- **WHAT YOU HAVE TO DO**:
Each line of the material below should be reproduced exactly.

- **SOURCE MATERIAL**:
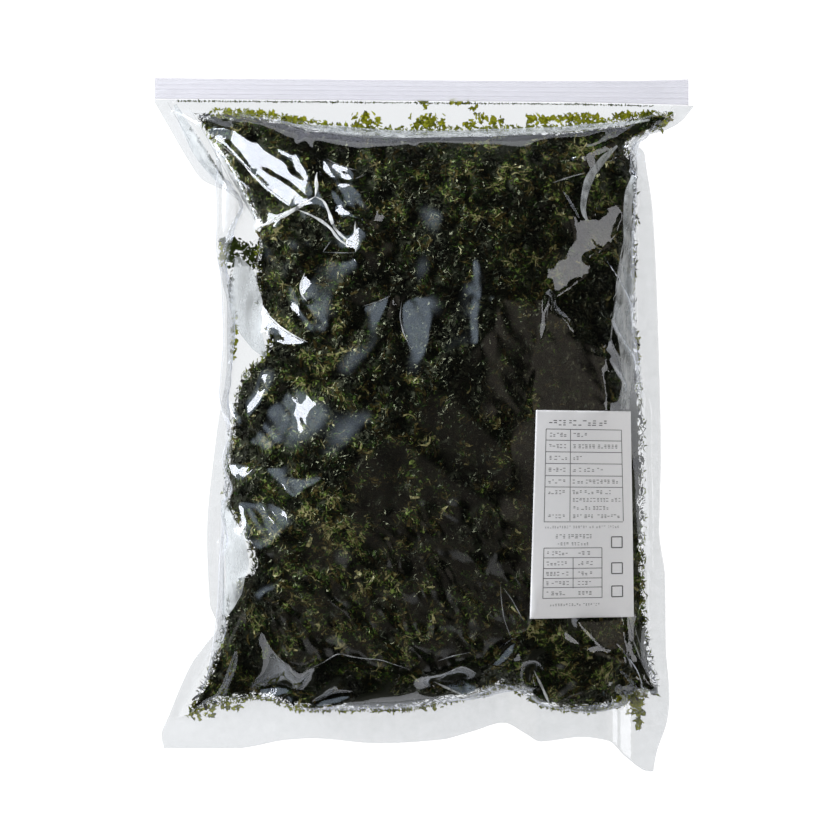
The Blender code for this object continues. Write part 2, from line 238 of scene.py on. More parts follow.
NET_STEP = 0.0027       # spacing of the film net's knots
EDGE_ROUNDS = 14        # rounds in which a point's readings from the four edges come to agree
SETTLE_STEPS = 150
SETTLE_ROUNDS = 5
SETTLE_FALL = 2e-5      # what the film falls further by in each step
MOTION_KEPT = 0.93      # share of its motion that it keeps from step to step
GROWING_SHARE = 0.7     # share of the steps in which it grows to its own size
START_ROUGH = 0.0006    # how rough it is at the start, so that it finds its folds
HEAP_LUMP = 0.0045      # how uneven the nori under the film is
LUMP_SIZE = 0.045


def smooth_curve(points):
    """A function that passes smoothly through (station, value) points without overshooting them."""
    stations, values = np.array(points).T
    spans = np.diff(stations)
    grades = np.diff(values) / spans
    product = grades[:-1] * grades[1:]
    both = np.where(product > 0, grades[:-1] + grades[1:], 1.0)
    slopes = np.concatenate([grades[:1], np.where(product > 0, 2 * product / both, 0.0), grades[-1:]])

    def value_at(station):
        station = np.clip(station, stations[0], stations[-1])
        i = np.clip(np.searchsorted(stations, station, side="right") - 1, 0, len(spans) - 1)
        t = (station - stations[i]) / spans[i]
        rise = values[i + 1] - values[i]
        start, end = slopes[i] * spans[i], slopes[i + 1] * spans[i]
        square, cube = 3 * rise - 2 * start - end, start + end - 2 * rise
        return values[i] + t * start + t * t * square + t ** 3 * cube

    return value_at


left_edge = smooth_curve(LEFT_EDGE)
right_edge = smooth_curve(RIGHT_EDGE)
bottom_edge = smooth_curve(BOTTOM_EDGE)
header_edge = smooth_curve(HEADER_EDGE)
fill_left = smooth_curve(FILL_LEFT)
fill_right = smooth_curve(FILL_RIGHT)
fill_bottom = smooth_curve(FILL_BOTTOM)
fill_top = smooth_curve(FILL_TOP)


def point_between(left, right, bottom, top, u, v):
    """The point (x, y) at shares u across and v along between four edges, where the two readings agree."""
    x, y = np.zeros_like(u), np.zeros_like(v)
    for _ in range(EDGE_ROUNDS):
        x = left(y) + (right(y) - left(y)) * u
        y = bottom(x) + (top(x) - bottom(x)) * v
    return x, y


def filled_share(x, y):
    """Where (x, y) lies in the filled pillow: -1 to 1 from seam to seam, across and along."""
    across = (2 * x - fill_left(y) - fill_right(y)) / (fill_right(y) - fill_left(y))
    along = (2 * y - fill_bottom(x) - fill_top(x)) / (fill_top(x) - fill_bottom(x))
    return np.clip(across, -1, 1), np.clip(along, -1, 1)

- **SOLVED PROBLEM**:
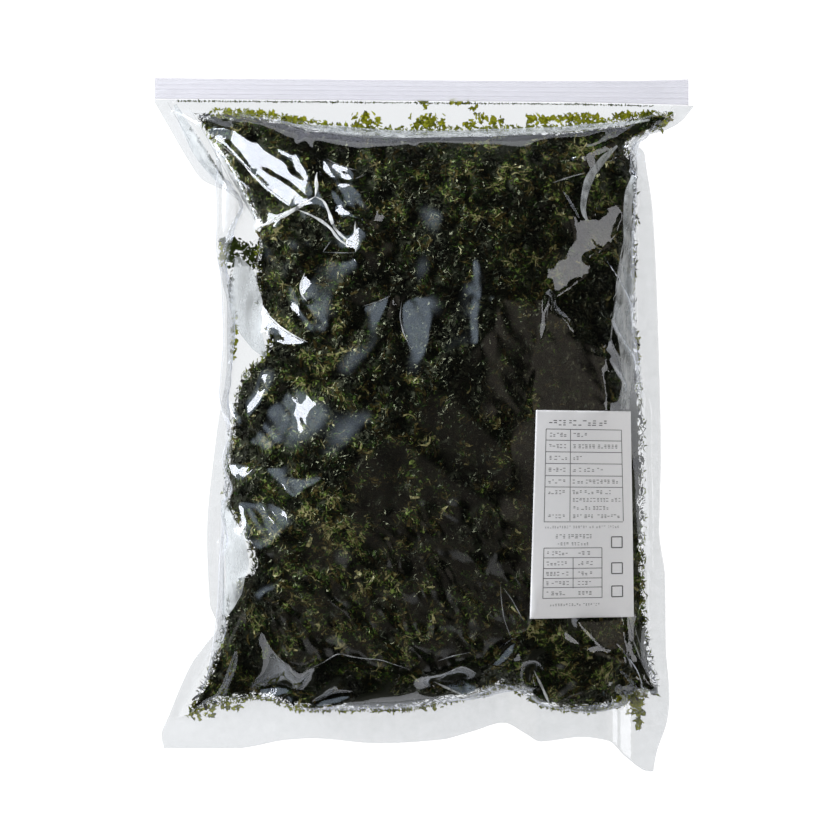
The Blender code for this object continues. Write part 2, from line 238 of scene.py on. More parts follow.
NET_STEP = 0.0027       # spacing of the film net's knots
EDGE_ROUNDS = 14        # rounds in which a point's readings from the four edges come to agree
SETTLE_STEPS = 150
SETTLE_ROUNDS = 5
SETTLE_FALL = 2e-5      # what the film falls further by in each step
MOTION_KEPT = 0.93      # share of its motion that it keeps from step to step
GROWING_SHARE = 0.7     # share of the steps in which it grows to its own size
START_ROUGH = 0.0006    # how rough it is at the start, so that it finds its folds
HEAP_LUMP = 0.0045      # how uneven the nori under the film is
LUMP_SIZE = 0.045


def smooth_curve(points):
    """A function that passes smoothly through (station, value) points without overshooting them."""
    stations, values = np.array(points).T
    spans = np.diff(stations)
    grades = np.diff(values) / spans
    product = grades[:-1] * grades[1:]
    both = np.where(product > 0, grades[:-1] + grades[1:], 1.0)
    slopes = np.concatenate([grades[:1], np.where(product > 0, 2 * product / both, 0.0), grades[-1:]])

    def value_at(station):
        station = np.clip(station, stations[0], stations[-1])
        i = np.clip(np.searchsorted(stations, station, side="right") - 1, 0, len(spans) - 1)
        t = (station - stations[i]) / spans[i]
        rise = values[i + 1] - values[i]
        start, end = slopes[i] * spans[i], slopes[i + 1] * spans[i]
        square, cube = 3 * rise - 2 * start - end, start + end - 2 * rise
        return values[i] + t * start + t * t * square + t ** 3 * cube

    return value_at


left_edge = smooth_curve(LEFT_EDGE)
right_edge = smooth_curve(RIGHT_EDGE)
bottom_edge = smooth_curve(BOTTOM_EDGE)
header_edge = smooth_curve(HEADER_EDGE)
fill_left = smooth_curve(FILL_LEFT)
fill_right = smooth_curve(FILL_RIGHT)
fill_bottom = smooth_curve(FILL_BOTTOM)
fill_top = smooth_curve(FILL_TOP)


def point_between(left, right, bottom, top, u, v):
    """The point (x, y) at shares u across and v along between four edges, where the two readings agree."""
    x, y = np.zeros_like(u), np.zeros_like(v)
    for _ in range(EDGE_ROUNDS):
        x = left(y) + (right(y) - left(y)) * u
        y = bottom(x) + (top(x) - bottom(x)) * v
    return x, y


def filled_share(x, y):
    """Where (x, y) lies in the filled pillow: -1 to 1 from seam to seam, across and along."""
    across = (2 * x - fill_left(y) - fill_right(y)) / (fill_right(y) - fill_left(y))
    along = (2 * y - fill_bottom(x) - fill_top(x)) / (fill_top(x) - fill_bottom(x))
    return np.clip(across, -1, 1), np.clip(along, -1, 1)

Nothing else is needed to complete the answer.